GIVEN REQUEST:
The data below is to be returned in full and exactly.

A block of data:
*-*-*
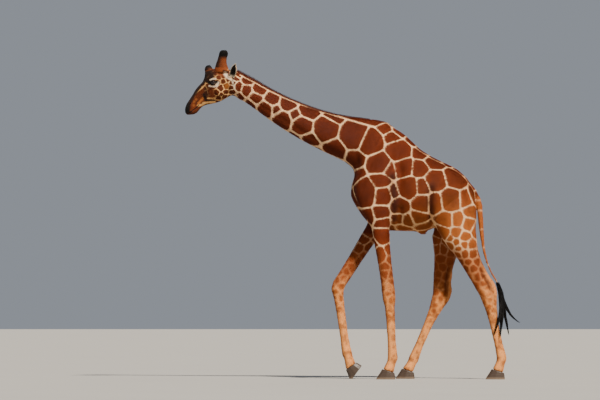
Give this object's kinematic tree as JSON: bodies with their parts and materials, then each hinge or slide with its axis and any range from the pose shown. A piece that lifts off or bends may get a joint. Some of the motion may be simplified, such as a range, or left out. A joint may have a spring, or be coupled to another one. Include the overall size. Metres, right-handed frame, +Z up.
{
  "type": "giraffe",
  "caption": "Life-size still model of a walking bull reticulated giraffe with lowered neck, standing on the floor on its own hooves.",
  "frame": {"origin": "on the floor, under the middle of the whole body's box", "axes": "+Z up from the floor, -X the way the giraffe walks and its head points, -Y its left side"},
  "size_m": [3.8912, 0.76, 3.819],
  "materials": {
    "coat": "short flat hair, red-brown patches in a cream net",
    "coat_leg": "short flat hair, orange-tan with faint spots",
    "coat_face": "very short hair, brown nose, fine cheek spots",
    "hair_dark": "coarse dark hair",
    "hoof": "dull horn with growth rings",
    "eye": "wet gloss, dark brown"
  },
  "bodies": {
    "root": {"head": "coat_face", "neck": "coat", "trunk": "coat", "mane": "hair_dark", "ear_left": "coat_face", "ear_right": "coat_face", "ossicone_left": "coat_face", "ossicone_right": "coat_face", "ossicone_median": "coat_face", "eye_left": "eye", "eye_right": "eye", "tail": "coat", "tail_tuft": "hair_dark", "foreleg_left_upper": "coat", "foreleg_left_lower": "coat_leg", "foreleg_left_hoof_outer": "hoof", "foreleg_left_hoof_inner": "hoof", "foreleg_right_upper": "coat", "foreleg_right_lower": "coat_leg", "foreleg_right_hoof_outer": "hoof", "foreleg_right_hoof_inner": "hoof", "hindleg_left_upper": "coat", "hindleg_left_lower": "coat_leg", "hindleg_left_hoof_outer": "hoof", "hindleg_left_hoof_inner": "hoof", "hindleg_right_upper": "coat", "hindleg_right_lower": "coat_leg", "hindleg_right_hoof_outer": "hoof", "hindleg_right_hoof_inner": "hoof"}
  },
  "joints": []
}
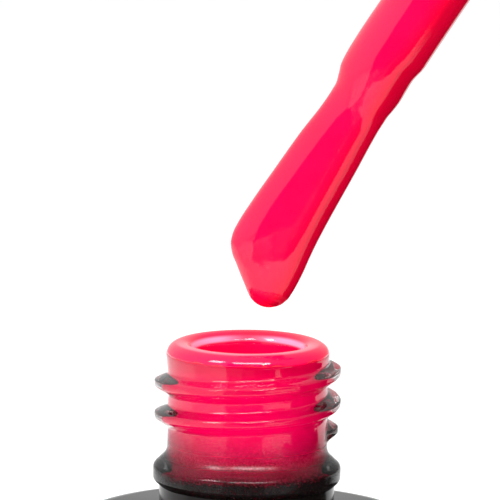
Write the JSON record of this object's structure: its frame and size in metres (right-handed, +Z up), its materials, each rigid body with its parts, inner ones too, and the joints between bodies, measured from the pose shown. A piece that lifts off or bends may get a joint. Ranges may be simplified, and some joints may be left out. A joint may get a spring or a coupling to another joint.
{
  "type": "nail polish bottle",
  "caption": "Round black-lacquered glass bottle of gel nail polish, open, with its screw cap and flat brush held leaning over the threaded mouth, a drop of polish at the tip.",
  "frame": {"origin": "centre of the ring that the bottle stands on", "axes": "+Z up the bottle's axis, out of the neck; the brush leans towards +X over the mouth; -Y is the front"},
  "size_m": [0.0626, 0.028, 0.1356],
  "materials": {
    "glass": "clear, glossy",
    "black_lacquer": "sprayed black lacquer, glossy, fading to specks on the neck",
    "polish": "wet hot pink gel",
    "label": "matte, blank",
    "stem_plastic": "black polyethylene, satin",
    "anchor_brass": "drawn wire",
    "bristle": "nylon filaments",
    "washer": "foamed polyethylene",
    "inner_cap_plastic": "moulded black polypropylene",
    "cap_lacquer": "glossy black",
    "shade_print": "printed hot pink disc"
  },
  "bodies": {
    "bottle": {"glass_bottle": "glass", "lacquer_coat": "black_lacquer", "polish_fill": "polish", "neck_polish_film": "polish", "base_label": "label"},
    "drop": {"polish_bead": "polish"},
    "brush": {"brush_stem": "stem_plastic", "tuft_anchor": "anchor_brass", "bristle_tuft": "bristle", "stem_polish_coat": "polish", "tuft_polish_coat": "polish", "seal_washer": "washer"},
    "cap": {"inner_cap": "inner_cap_plastic", "outer_cap": "cap_lacquer", "shade_dot": "shade_print"}
  },
  "joints": [
    {"name": "brush_lift", "type": "slide", "parent": "bottle", "child": "drop", "axis": [0, 0, 1], "range_m": [-0.003, 0.06]},
    {"name": "brush_tilt", "type": "hinge", "parent": "drop", "child": "brush", "pos_m": [0.0014, 0, 0.0645], "axis": [0, 1, 0], "range_deg": [-32.4, 12.6]},
    {"name": "cap_turn", "type": "hinge", "parent": "brush", "child": "cap", "pos_m": [0.02977, 0, 0.11181], "axis": [0.5358, 0, 0.8443], "continuous": true}
  ]
}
*-*-*
RESULT OF THIS EXERCISE:
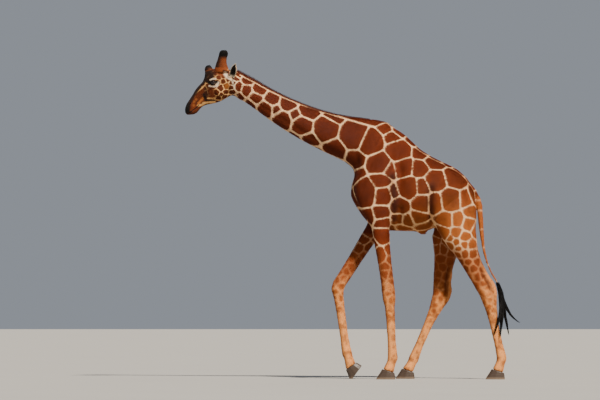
Give this object's kinematic tree as JSON: bodies with their parts and materials, then each hinge or slide with its axis and any range from the pose shown. A piece that lifts off or bends may get a joint. Some of the motion may be simplified, such as a range, or left out. A joint may have a spring, or be coupled to another one. Include the overall size. Metres, right-handed frame, +Z up.
{
  "type": "giraffe",
  "caption": "Life-size still model of a walking bull reticulated giraffe with lowered neck, standing on the floor on its own hooves.",
  "frame": {"origin": "on the floor, under the middle of the whole body's box", "axes": "+Z up from the floor, -X the way the giraffe walks and its head points, -Y its left side"},
  "size_m": [3.8912, 0.76, 3.819],
  "materials": {
    "coat": "short flat hair, red-brown patches in a cream net",
    "coat_leg": "short flat hair, orange-tan with faint spots",
    "coat_face": "very short hair, brown nose, fine cheek spots",
    "hair_dark": "coarse dark hair",
    "hoof": "dull horn with growth rings",
    "eye": "wet gloss, dark brown"
  },
  "bodies": {
    "root": {"head": "coat_face", "neck": "coat", "trunk": "coat", "mane": "hair_dark", "ear_left": "coat_face", "ear_right": "coat_face", "ossicone_left": "coat_face", "ossicone_right": "coat_face", "ossicone_median": "coat_face", "eye_left": "eye", "eye_right": "eye", "tail": "coat", "tail_tuft": "hair_dark", "foreleg_left_upper": "coat", "foreleg_left_lower": "coat_leg", "foreleg_left_hoof_outer": "hoof", "foreleg_left_hoof_inner": "hoof", "foreleg_right_upper": "coat", "foreleg_right_lower": "coat_leg", "foreleg_right_hoof_outer": "hoof", "foreleg_right_hoof_inner": "hoof", "hindleg_left_upper": "coat", "hindleg_left_lower": "coat_leg", "hindleg_left_hoof_outer": "hoof", "hindleg_left_hoof_inner": "hoof", "hindleg_right_upper": "coat", "hindleg_right_lower": "coat_leg", "hindleg_right_hoof_outer": "hoof", "hindleg_right_hoof_inner": "hoof"}
  },
  "joints": []
}
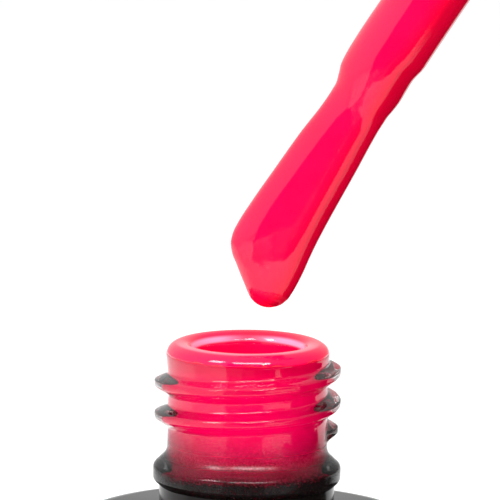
Write the JSON record of this object's structure: its frame and size in metres (right-handed, +Z up), its materials, each rigid body with its parts, inner ones too, and the joints between bodies, measured from the pose shown. A piece that lifts off or bends may get a joint. Ranges may be simplified, and some joints may be left out. A joint may get a spring or a coupling to another joint.
{
  "type": "nail polish bottle",
  "caption": "Round black-lacquered glass bottle of gel nail polish, open, with its screw cap and flat brush held leaning over the threaded mouth, a drop of polish at the tip.",
  "frame": {"origin": "centre of the ring that the bottle stands on", "axes": "+Z up the bottle's axis, out of the neck; the brush leans towards +X over the mouth; -Y is the front"},
  "size_m": [0.0626, 0.028, 0.1356],
  "materials": {
    "glass": "clear, glossy",
    "black_lacquer": "sprayed black lacquer, glossy, fading to specks on the neck",
    "polish": "wet hot pink gel",
    "label": "matte, blank",
    "stem_plastic": "black polyethylene, satin",
    "anchor_brass": "drawn wire",
    "bristle": "nylon filaments",
    "washer": "foamed polyethylene",
    "inner_cap_plastic": "moulded black polypropylene",
    "cap_lacquer": "glossy black",
    "shade_print": "printed hot pink disc"
  },
  "bodies": {
    "bottle": {"glass_bottle": "glass", "lacquer_coat": "black_lacquer", "polish_fill": "polish", "neck_polish_film": "polish", "base_label": "label"},
    "drop": {"polish_bead": "polish"},
    "brush": {"brush_stem": "stem_plastic", "tuft_anchor": "anchor_brass", "bristle_tuft": "bristle", "stem_polish_coat": "polish", "tuft_polish_coat": "polish", "seal_washer": "washer"},
    "cap": {"inner_cap": "inner_cap_plastic", "outer_cap": "cap_lacquer", "shade_dot": "shade_print"}
  },
  "joints": [
    {"name": "brush_lift", "type": "slide", "parent": "bottle", "child": "drop", "axis": [0, 0, 1], "range_m": [-0.003, 0.06]},
    {"name": "brush_tilt", "type": "hinge", "parent": "drop", "child": "brush", "pos_m": [0.0014, 0, 0.0645], "axis": [0, 1, 0], "range_deg": [-32.4, 12.6]},
    {"name": "cap_turn", "type": "hinge", "parent": "brush", "child": "cap", "pos_m": [0.02977, 0, 0.11181], "axis": [0.5358, 0, 0.8443], "continuous": true}
  ]
}